Waiting for the sun...

Waiting for the sun…

Our shoes fill with water.  Raingear helps to keep us warm but nothing keeps us dry as the rain continues.  We splash through puddles and the spray from cars makes it hard to see.  The temperature drops low enough that we can see our breath, our hands go numb and I have trouble shifting.  We’re actually pleased when our feet finally go numb, and yet beneath our layers of rain gear our legs and torsos sweat.  Anyone driving past us on days like these whispers a prayer of thanks to their favorite deity and cranks up the heat in their car.  When we enter grocery stores to get a few supplies for lunch our feet squeak and slosh on the waxed floors and the grocery has to call for a cleanup in aisle five because we stood still too long looking at cookies and left a puddle.  Small children grasp their mother’s hand tightly as we pass by and we get a checkout lane to ourselves because we smell like wet dogs.  On days like these, no one wants to be us; no one even wants to be near us.  If we’re lucky, we can find an awning to eat lunch under and if we’re not… we stuff a handful of nuts in our mouth and keep riding.
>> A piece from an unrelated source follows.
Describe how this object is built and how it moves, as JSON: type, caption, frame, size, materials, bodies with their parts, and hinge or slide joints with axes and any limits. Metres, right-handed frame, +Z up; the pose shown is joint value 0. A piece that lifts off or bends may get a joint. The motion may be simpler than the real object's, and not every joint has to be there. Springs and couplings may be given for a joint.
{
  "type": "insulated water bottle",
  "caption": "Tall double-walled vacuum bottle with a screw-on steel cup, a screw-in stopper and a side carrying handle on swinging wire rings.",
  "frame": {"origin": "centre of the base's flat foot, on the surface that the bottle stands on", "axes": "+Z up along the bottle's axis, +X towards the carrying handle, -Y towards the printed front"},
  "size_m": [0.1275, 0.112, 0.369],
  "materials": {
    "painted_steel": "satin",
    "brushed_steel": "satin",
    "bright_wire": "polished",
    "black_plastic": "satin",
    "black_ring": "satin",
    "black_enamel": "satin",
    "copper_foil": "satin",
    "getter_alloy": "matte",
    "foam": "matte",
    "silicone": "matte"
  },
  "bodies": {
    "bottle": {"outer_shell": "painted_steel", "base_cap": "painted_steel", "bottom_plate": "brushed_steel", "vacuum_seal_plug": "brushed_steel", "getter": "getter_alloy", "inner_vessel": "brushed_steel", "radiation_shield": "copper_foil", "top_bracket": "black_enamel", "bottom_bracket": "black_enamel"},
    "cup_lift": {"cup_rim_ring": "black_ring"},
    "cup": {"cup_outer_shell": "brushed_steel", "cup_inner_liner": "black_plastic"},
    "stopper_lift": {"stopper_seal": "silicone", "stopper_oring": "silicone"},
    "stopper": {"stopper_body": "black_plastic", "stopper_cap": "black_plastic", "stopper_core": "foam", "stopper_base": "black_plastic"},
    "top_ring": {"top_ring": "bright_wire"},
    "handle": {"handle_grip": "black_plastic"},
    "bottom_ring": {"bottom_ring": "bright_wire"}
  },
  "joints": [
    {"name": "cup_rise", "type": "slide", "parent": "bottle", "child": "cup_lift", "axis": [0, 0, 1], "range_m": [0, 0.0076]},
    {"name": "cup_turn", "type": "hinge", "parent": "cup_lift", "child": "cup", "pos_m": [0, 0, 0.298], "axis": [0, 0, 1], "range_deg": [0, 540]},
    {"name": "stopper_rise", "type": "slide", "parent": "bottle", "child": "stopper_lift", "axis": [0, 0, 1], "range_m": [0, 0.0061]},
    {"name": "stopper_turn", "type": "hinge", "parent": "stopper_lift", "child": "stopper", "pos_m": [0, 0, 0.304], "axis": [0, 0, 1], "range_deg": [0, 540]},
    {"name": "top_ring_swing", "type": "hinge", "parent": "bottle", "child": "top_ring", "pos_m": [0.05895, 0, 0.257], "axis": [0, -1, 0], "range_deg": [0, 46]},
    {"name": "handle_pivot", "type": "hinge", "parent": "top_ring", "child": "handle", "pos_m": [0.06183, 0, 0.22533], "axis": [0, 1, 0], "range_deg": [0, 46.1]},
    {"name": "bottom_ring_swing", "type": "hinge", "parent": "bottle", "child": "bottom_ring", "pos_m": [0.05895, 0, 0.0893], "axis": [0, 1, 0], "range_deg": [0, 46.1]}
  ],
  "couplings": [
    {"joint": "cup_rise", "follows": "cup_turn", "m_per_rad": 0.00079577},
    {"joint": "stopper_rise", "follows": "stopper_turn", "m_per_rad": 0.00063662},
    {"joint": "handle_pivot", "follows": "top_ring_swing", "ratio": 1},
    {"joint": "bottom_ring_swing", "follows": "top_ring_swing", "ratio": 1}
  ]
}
In Europe this can go on for days.  If the sun comes out we immediately stop pedaling and lay out all of our gear garage sale fashion in hopes that some of it will dry while the feeling comes back in our toes and hands and we stuff handfuls of nuts in our mouths.  When the sun doesn’t come out, after 3 or 4 days, suicide becomes an option.  We start leaving our bike unlocked in front of train stations in hopes that someone will steal it.  Exhausted, cold and out of nuts, we finally give in and try to rent a room for the night only to be turned away because we are too pathetic looking and no one wants that much wet baggage in their room.
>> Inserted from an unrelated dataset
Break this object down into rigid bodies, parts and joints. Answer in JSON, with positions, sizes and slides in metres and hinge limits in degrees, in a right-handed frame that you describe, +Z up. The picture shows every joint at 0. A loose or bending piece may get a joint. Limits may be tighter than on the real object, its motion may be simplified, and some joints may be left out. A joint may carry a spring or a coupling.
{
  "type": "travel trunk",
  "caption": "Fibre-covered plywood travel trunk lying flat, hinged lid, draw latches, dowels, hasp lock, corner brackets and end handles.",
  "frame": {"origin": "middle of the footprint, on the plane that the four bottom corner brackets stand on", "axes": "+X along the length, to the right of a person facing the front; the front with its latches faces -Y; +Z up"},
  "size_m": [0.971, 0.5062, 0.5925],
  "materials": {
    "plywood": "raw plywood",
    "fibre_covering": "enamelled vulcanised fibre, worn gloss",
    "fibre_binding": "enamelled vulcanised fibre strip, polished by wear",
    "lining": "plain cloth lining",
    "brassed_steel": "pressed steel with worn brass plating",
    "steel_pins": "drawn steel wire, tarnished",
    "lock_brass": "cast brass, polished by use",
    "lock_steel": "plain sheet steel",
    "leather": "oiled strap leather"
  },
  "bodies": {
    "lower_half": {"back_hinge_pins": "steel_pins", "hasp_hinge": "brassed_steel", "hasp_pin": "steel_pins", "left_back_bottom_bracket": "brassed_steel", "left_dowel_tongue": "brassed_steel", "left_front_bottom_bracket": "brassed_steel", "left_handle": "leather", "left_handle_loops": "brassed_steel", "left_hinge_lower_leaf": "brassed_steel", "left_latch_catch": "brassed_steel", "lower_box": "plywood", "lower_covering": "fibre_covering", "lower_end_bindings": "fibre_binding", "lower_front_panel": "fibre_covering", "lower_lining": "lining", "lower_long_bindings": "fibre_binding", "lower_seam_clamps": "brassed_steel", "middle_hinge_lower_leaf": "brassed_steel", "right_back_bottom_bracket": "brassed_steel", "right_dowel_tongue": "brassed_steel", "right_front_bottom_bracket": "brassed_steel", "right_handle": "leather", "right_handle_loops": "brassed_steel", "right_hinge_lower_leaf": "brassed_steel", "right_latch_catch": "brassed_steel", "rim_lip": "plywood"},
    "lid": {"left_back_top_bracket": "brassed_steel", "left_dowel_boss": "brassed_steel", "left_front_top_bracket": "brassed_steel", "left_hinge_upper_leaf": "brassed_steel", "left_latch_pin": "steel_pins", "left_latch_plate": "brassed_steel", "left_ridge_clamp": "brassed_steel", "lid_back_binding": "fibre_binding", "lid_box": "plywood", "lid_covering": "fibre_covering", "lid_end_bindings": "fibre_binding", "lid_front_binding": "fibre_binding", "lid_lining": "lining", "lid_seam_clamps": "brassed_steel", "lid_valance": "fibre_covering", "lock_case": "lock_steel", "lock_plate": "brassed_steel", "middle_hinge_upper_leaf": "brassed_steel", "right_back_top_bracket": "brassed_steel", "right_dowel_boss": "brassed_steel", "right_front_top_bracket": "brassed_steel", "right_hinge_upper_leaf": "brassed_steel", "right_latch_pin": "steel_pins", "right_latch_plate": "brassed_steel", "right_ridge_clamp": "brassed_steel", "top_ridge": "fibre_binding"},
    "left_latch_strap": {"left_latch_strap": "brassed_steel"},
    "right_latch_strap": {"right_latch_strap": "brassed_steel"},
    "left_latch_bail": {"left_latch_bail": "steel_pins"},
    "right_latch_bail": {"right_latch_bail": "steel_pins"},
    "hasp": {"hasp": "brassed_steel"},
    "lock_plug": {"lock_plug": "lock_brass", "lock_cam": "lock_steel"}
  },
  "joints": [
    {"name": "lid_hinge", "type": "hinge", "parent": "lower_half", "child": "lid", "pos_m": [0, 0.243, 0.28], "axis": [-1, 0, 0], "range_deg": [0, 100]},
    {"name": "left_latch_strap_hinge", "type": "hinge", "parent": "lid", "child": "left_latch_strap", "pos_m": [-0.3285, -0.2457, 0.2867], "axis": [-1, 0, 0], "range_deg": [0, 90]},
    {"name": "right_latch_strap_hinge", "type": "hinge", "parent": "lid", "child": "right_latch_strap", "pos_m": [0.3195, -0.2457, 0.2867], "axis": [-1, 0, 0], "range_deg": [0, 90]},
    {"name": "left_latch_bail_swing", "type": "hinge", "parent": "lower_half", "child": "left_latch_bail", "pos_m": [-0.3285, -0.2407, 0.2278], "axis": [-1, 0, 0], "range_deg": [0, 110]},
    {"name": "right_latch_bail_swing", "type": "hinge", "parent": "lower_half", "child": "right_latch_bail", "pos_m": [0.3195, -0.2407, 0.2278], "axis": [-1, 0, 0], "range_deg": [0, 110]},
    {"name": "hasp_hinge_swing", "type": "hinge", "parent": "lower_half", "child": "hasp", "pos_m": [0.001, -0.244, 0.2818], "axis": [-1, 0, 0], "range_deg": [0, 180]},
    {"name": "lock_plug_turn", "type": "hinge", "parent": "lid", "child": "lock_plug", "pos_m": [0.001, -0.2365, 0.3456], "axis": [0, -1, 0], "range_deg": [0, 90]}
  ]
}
On days like these we get back on the bike and ride and we just know that tomorrow will be better.  When it is, and everything is back to being dry and we’ve finally had a good meal, it’s amazing how quickly the memories of those rainy days fade.  On days like these, we can’t imagine why we ever even considered stopping the trip, or why life shouldn’t just go on like this forever…on days like these.